Atmospheric CO2 pulses at the end of last ice age originated from the deep ocean

Tom Marchitto, Scott Lehman, Jaqueline Flückiger (former INSTAAR, now at ETH Zürich), and colleagues from Kent State and Lamont-Doherty have identified a mechanism for the enormous carbon dioxide increase in Earth's atmosphere at the end of the last ice age: abrupt changes in deep ocean circulation. The team analyzed sediment cores from the North Pacific, using radiocarbon (carbon 14) in benthic foraminifera shells as a tracer and chronometer to track the escape of carbon from the deep sea through the upper ocean and into the atmosphere during the last 40,000 years. They discovered two large CO2 "burps" about 18,000 years ago and 13,000 years ago.
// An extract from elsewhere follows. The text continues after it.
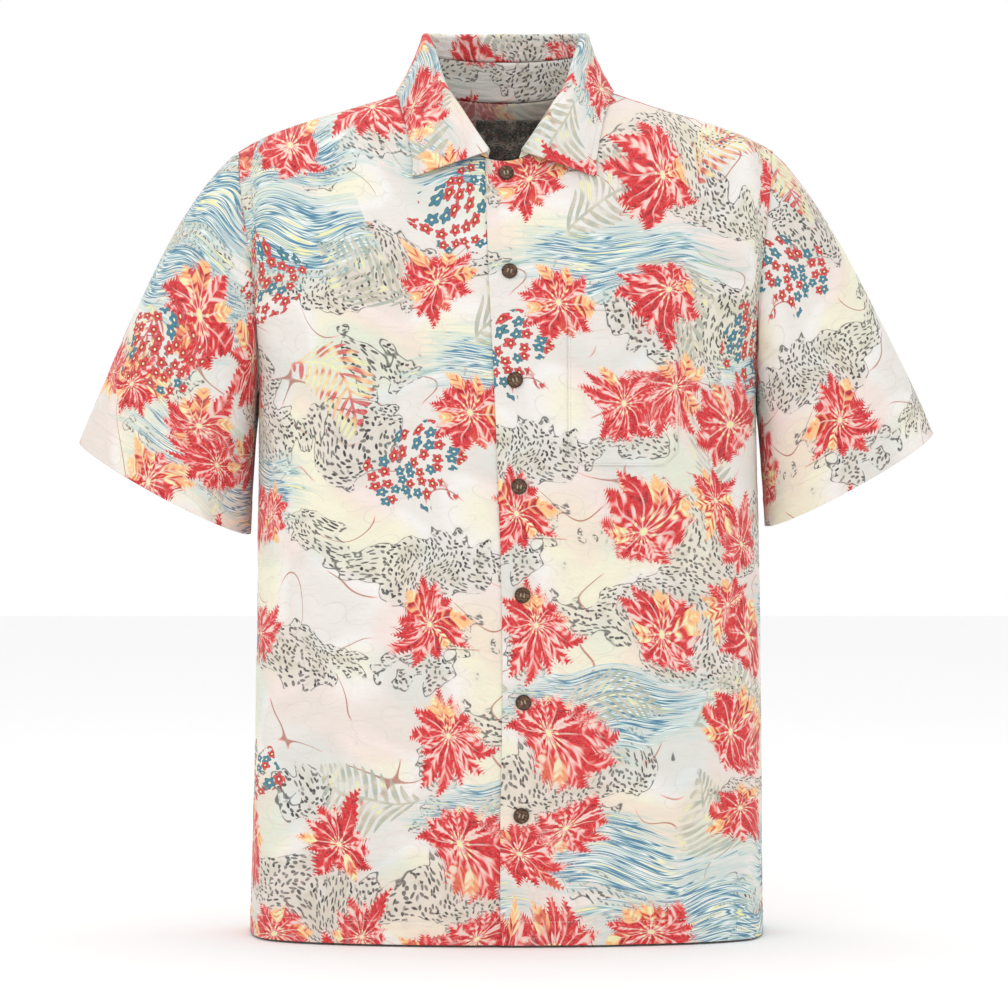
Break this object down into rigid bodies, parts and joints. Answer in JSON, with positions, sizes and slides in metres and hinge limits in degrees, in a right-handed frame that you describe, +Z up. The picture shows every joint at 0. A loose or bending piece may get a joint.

During both releases, the carbon delivered to the upper ocean and atmosphere was "very old," suggesting that it had been stored in the deep ocean and isolated from the atmosphere for thousands of years. Both events correspond closely in time with abrupt deep-sea circulation changes believed to have been caused by ice sheet melting in the North Atlantic. Thus, rapid changes in the ocean circulation system dramatically altered how carbon-rich deep water rose to the surface to release its carbon to the atmosphere. The teams' research helps improve not only understanding of why glacial times came and went in the past, but how the oceans may respond to future climate change.